#### What is asked
In the entries below, find the lines that contain the word "OpenSCAD" and copy them.

Modeling code records
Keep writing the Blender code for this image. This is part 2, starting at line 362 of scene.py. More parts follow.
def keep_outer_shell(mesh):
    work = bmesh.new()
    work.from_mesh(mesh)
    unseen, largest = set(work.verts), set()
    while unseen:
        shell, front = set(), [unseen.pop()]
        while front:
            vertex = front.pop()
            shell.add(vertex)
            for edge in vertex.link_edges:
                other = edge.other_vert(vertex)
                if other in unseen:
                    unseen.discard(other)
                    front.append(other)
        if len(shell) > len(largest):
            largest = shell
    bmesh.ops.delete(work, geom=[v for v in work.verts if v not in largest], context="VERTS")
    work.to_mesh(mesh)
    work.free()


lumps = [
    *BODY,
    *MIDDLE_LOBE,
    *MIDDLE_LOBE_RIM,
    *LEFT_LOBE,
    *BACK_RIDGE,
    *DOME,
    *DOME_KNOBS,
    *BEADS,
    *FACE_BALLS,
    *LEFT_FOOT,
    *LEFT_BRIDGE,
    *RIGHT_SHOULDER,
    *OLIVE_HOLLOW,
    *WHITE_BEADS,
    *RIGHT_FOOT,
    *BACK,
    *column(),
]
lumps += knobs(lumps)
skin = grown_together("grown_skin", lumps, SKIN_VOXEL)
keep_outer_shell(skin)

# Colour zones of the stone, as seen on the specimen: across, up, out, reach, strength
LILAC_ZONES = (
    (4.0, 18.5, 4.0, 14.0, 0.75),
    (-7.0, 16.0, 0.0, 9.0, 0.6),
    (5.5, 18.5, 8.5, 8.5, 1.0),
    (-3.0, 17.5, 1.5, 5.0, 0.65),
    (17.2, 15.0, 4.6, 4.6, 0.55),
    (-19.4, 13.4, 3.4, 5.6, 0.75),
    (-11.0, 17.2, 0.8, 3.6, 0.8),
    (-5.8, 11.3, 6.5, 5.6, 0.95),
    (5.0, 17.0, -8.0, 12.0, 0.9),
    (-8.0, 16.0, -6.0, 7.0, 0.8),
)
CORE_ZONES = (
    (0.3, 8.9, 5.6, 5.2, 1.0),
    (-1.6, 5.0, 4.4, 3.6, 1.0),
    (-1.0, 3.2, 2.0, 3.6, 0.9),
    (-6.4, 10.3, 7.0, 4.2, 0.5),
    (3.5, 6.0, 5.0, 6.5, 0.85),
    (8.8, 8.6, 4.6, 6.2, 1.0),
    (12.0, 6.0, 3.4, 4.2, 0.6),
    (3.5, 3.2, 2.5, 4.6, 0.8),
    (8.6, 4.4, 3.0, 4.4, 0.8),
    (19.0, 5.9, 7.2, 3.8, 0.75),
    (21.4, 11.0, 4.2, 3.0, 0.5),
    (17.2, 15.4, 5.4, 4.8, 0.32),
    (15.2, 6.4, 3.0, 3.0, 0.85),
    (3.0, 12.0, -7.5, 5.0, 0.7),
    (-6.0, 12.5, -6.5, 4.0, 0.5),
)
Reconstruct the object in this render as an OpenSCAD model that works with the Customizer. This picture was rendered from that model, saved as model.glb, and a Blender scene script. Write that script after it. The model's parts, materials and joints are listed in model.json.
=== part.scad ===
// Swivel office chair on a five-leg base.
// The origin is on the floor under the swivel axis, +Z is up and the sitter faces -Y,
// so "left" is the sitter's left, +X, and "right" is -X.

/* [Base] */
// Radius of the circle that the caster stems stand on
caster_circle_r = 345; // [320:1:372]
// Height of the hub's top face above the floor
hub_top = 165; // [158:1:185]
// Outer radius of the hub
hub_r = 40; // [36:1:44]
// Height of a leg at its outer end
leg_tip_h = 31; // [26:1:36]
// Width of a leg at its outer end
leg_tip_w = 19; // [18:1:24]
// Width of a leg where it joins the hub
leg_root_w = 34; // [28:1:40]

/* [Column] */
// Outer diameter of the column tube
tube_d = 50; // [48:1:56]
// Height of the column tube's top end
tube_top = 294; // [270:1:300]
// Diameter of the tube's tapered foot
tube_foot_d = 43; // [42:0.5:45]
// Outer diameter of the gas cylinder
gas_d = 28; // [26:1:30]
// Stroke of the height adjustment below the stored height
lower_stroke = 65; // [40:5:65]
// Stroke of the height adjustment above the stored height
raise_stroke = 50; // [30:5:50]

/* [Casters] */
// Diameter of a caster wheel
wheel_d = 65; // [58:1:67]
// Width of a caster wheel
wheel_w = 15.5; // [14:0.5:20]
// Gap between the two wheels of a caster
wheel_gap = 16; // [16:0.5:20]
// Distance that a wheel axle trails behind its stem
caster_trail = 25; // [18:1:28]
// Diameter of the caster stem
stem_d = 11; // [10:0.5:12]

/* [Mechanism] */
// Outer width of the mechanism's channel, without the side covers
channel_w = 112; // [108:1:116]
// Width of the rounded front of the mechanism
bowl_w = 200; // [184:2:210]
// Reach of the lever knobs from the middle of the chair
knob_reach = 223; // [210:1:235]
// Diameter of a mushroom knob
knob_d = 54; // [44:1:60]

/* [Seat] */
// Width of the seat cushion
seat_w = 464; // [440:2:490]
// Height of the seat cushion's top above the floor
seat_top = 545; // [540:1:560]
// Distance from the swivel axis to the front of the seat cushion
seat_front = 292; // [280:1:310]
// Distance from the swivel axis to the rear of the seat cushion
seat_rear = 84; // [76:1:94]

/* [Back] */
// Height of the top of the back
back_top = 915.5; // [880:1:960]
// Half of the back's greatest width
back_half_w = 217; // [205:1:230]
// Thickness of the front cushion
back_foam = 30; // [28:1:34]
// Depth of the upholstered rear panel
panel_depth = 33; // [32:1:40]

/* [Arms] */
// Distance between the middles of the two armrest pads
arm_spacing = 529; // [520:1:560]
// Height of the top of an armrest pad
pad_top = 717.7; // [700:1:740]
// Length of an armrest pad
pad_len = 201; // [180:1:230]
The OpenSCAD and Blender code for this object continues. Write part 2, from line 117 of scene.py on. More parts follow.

#### Expected output
Reconstruct the object in this render as an OpenSCAD model that works with the Customizer. This picture was rendered from that model, saved as model.glb, and a Blender scene script. Write that script after it. The model's parts, materials and joints are listed in model.json.
The OpenSCAD and Blender code for this object continues. Write part 2, from line 117 of scene.py on. More parts follow.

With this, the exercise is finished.